Colostrum is the start that dairy calves need

Dairy Moosing: the critical importance of colostrum management and feeding for dairy calves.

(You can also learn about the importance of colostrum in this Dairy Moosings podcast.)

Colostrum is the first milk that the cow gives after calving, and it is high in Immunoglobulins (Ig), protein, energy and vitamins. Immunoglobulins are extremely important for the calf’s immunity. Igs are produced by the cow in response to pathogens that she has been exposed to, and thus provide a passive immunity to the calf to protect her until she can develop her own active immunity. Many people do not realize that, while human infants are born with an active immunity system, calves do not have an active immunity system because a cow’s placenta cannot pass Igs from cow to calf, unlike the human system.

This means calves are born without protection from diseases and it is up to us as calf raisers to make sure we provide them with that protection through colostrum feeding.

Current research recommendations are to feed one gallon of colostrum as soon after birth as possible, and another 2 quarts, 12 hours later. Research indicates that we need to get a sufficient amount of Igs into the calf within the first 24 hours because the ability of the calf to absorb these into the blood from the gut decreases very rapidly during that first 24 hours. In fact the ability to absorb the Igs from gut to blood, goes from 66% of the ingested Igs at 6 hours from birth to just 11% at 24 hours.

Quality is important too. If we feed colostrum that has fewer Igs per gallon, than that first feeding is not going to be as good as we might hope. Igs are also very specific to the pathogens that the cow may have come in contact with, so quality includes diversity in Igs present. Since older cows have had time to be exposed to more pathogens, they would naturally tend to have higher quality colostrum. However, with good vaccination programs on farms, colostrum from a cow that calved for the first time may be of sufficient quality as well.

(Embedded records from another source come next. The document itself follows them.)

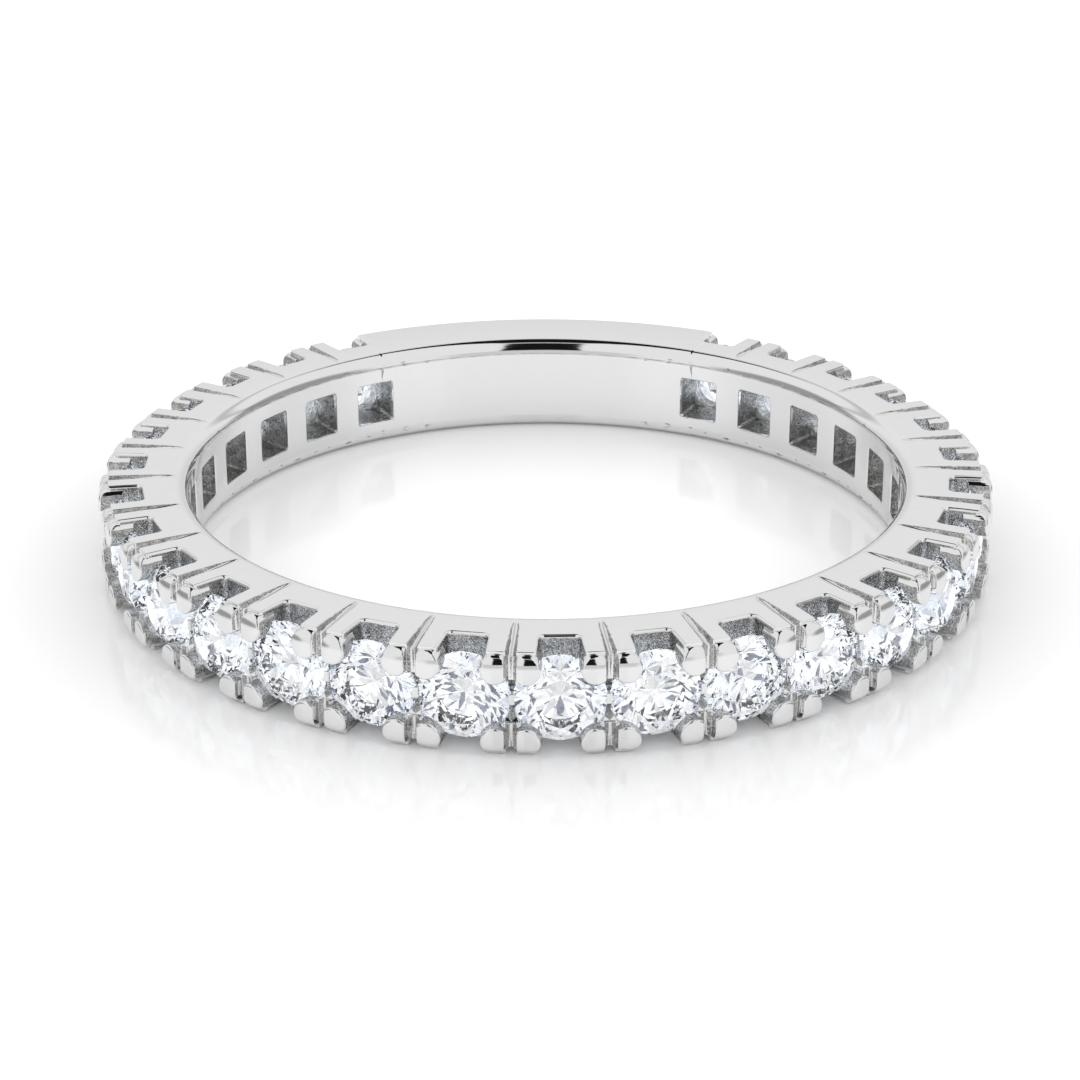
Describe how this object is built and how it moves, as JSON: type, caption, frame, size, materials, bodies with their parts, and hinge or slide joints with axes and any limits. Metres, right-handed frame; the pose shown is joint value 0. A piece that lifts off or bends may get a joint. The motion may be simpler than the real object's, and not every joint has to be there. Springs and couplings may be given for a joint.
{
  "type": "eternity ring",
  "caption": "Eternity ring: a slim polished white metal band set with a row of round brilliants in notched four-prong cells, with a plain bar at the back",
  "frame": {"origin": "on the axis of the finger hole, in the side face that the ring rests on", "axes": "+Z along the axis of the finger hole, up from the resting face; -Y towards the middle stone at the front; +Y towards the middle of the plain bar; +X to the right as seen from the front"},
  "size_m": [0.0212, 0.021, 0.0024],
  "materials": {
    "white_gold": "mirror-polished white gold, rhodium plated",
    "diamond": "colourless faceted brilliant cut"
  },
  "bodies": {
    "root": {"band": "white_gold", "stone_01": "diamond", "stone_02": "diamond", "stone_03": "diamond", "stone_04": "diamond", "stone_05": "diamond", "stone_06": "diamond", "stone_07": "diamond", "stone_08": "diamond", "stone_09": "diamond", "stone_10": "diamond", "stone_11": "diamond", "stone_12": "diamond", "stone_13": "diamond", "stone_14": "diamond", "stone_15": "diamond", "stone_16": "diamond", "stone_17": "diamond", "stone_18": "diamond", "stone_19": "diamond", "stone_20": "diamond", "stone_21": "diamond", "stone_22": "diamond", "stone_23": "diamond", "stone_24": "diamond", "stone_25": "diamond", "stone_26": "diamond", "stone_27": "diamond"}
  },
  "joints": []
}
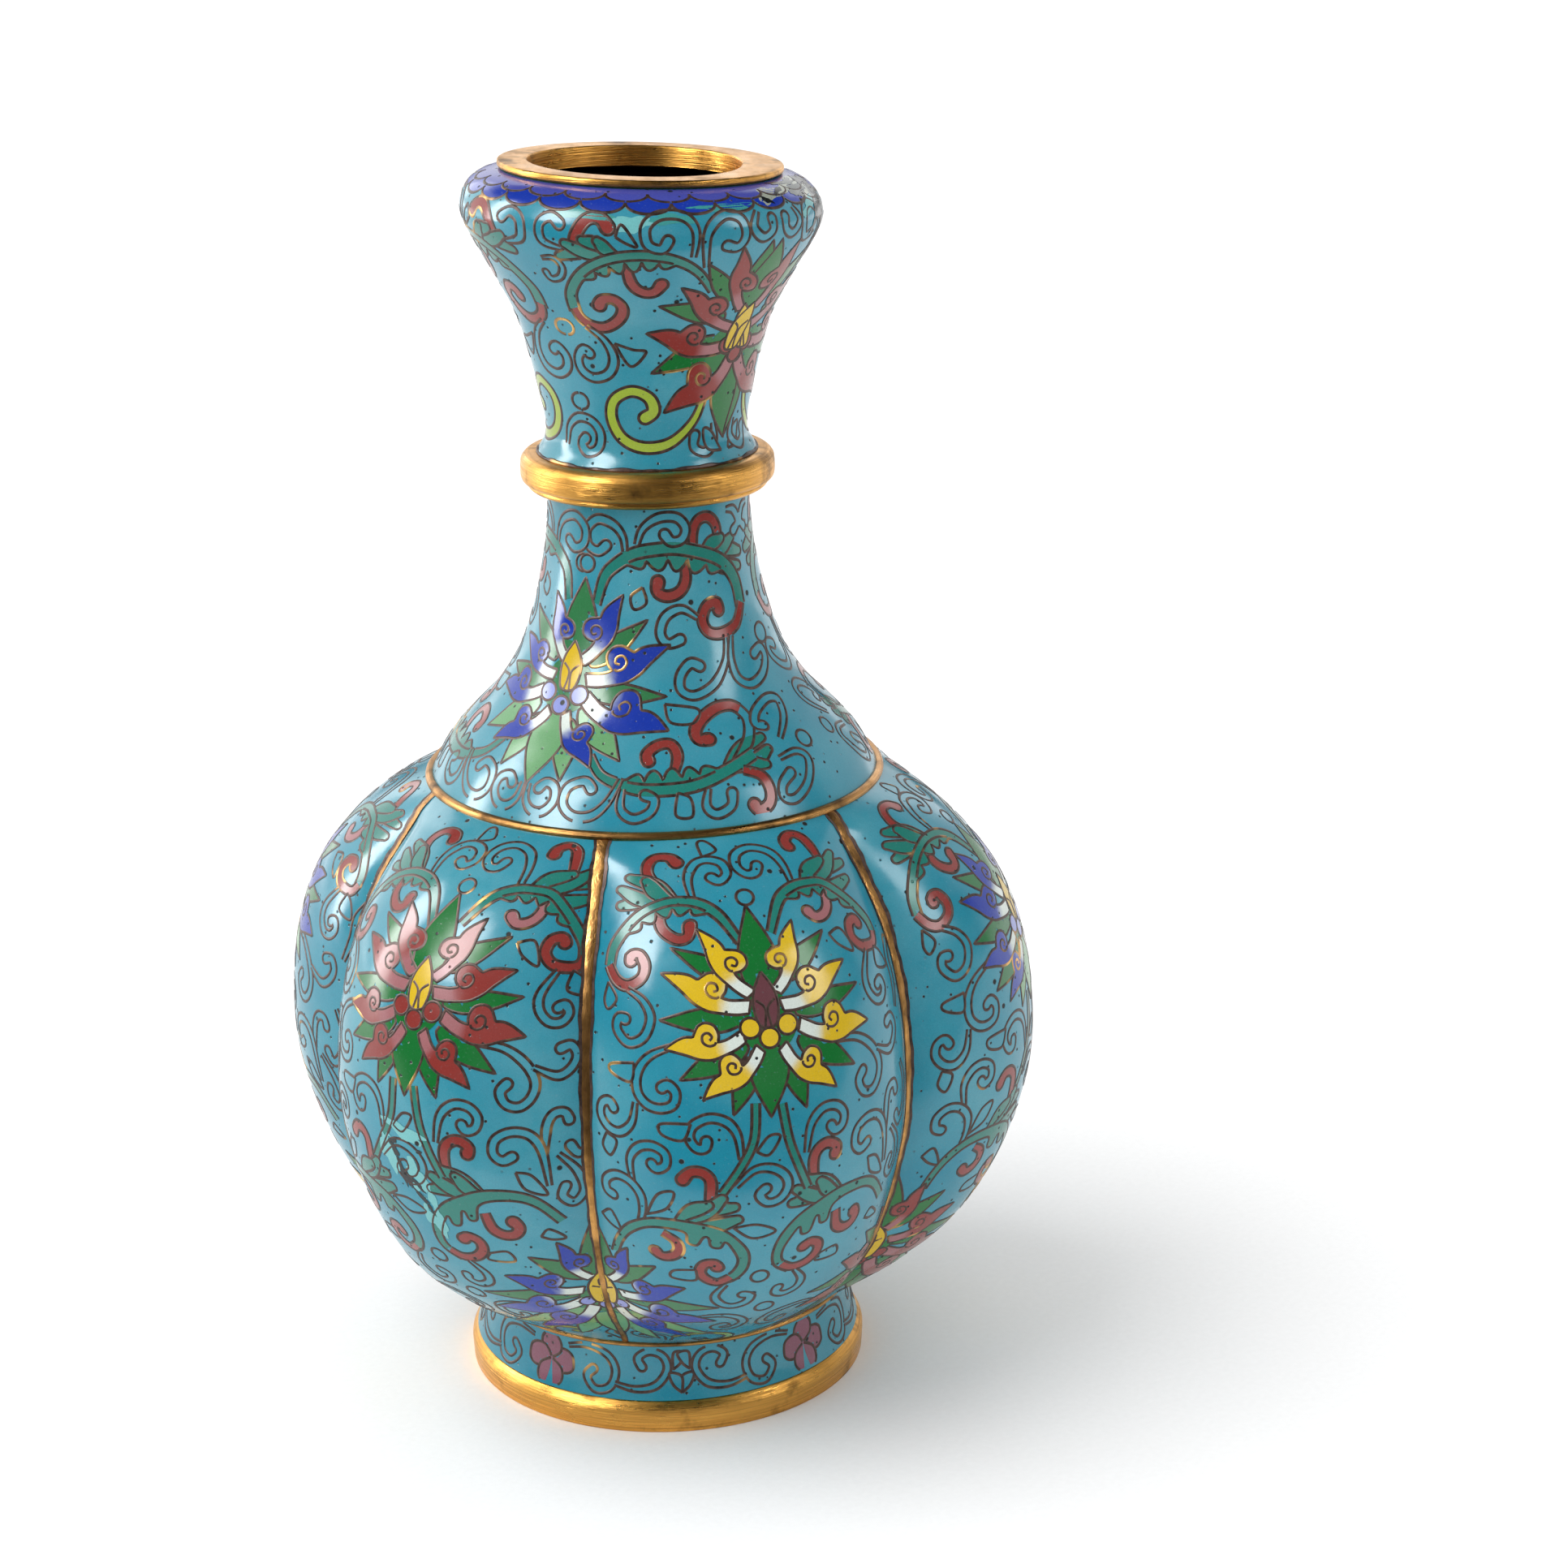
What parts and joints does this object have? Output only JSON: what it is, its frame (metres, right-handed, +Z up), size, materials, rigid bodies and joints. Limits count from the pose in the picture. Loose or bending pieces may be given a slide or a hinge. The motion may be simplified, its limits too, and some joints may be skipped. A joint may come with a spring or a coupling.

The quality of colostrum may also be affected by the amount of colostrum produced at first milking,  though this is may be related to a dilution affect, emphasizing the importance of early milking after calving. The only real way to determine quality is to test the colostrum.

One new technology is the use of a Brix Refractometer to measure the total solids in the colostrum, which are highly correlated to the Ig content. This new technology only takes a few drops of colostrum and temperature does not affect the test.

A Brix reading of 22 or greater indicates good colostrum for first feeding. Colostrum with a reading of 18-21 is considered Fair and should be reserved for 2nd and 3rd feedings. Less than 18 is considered poor quality.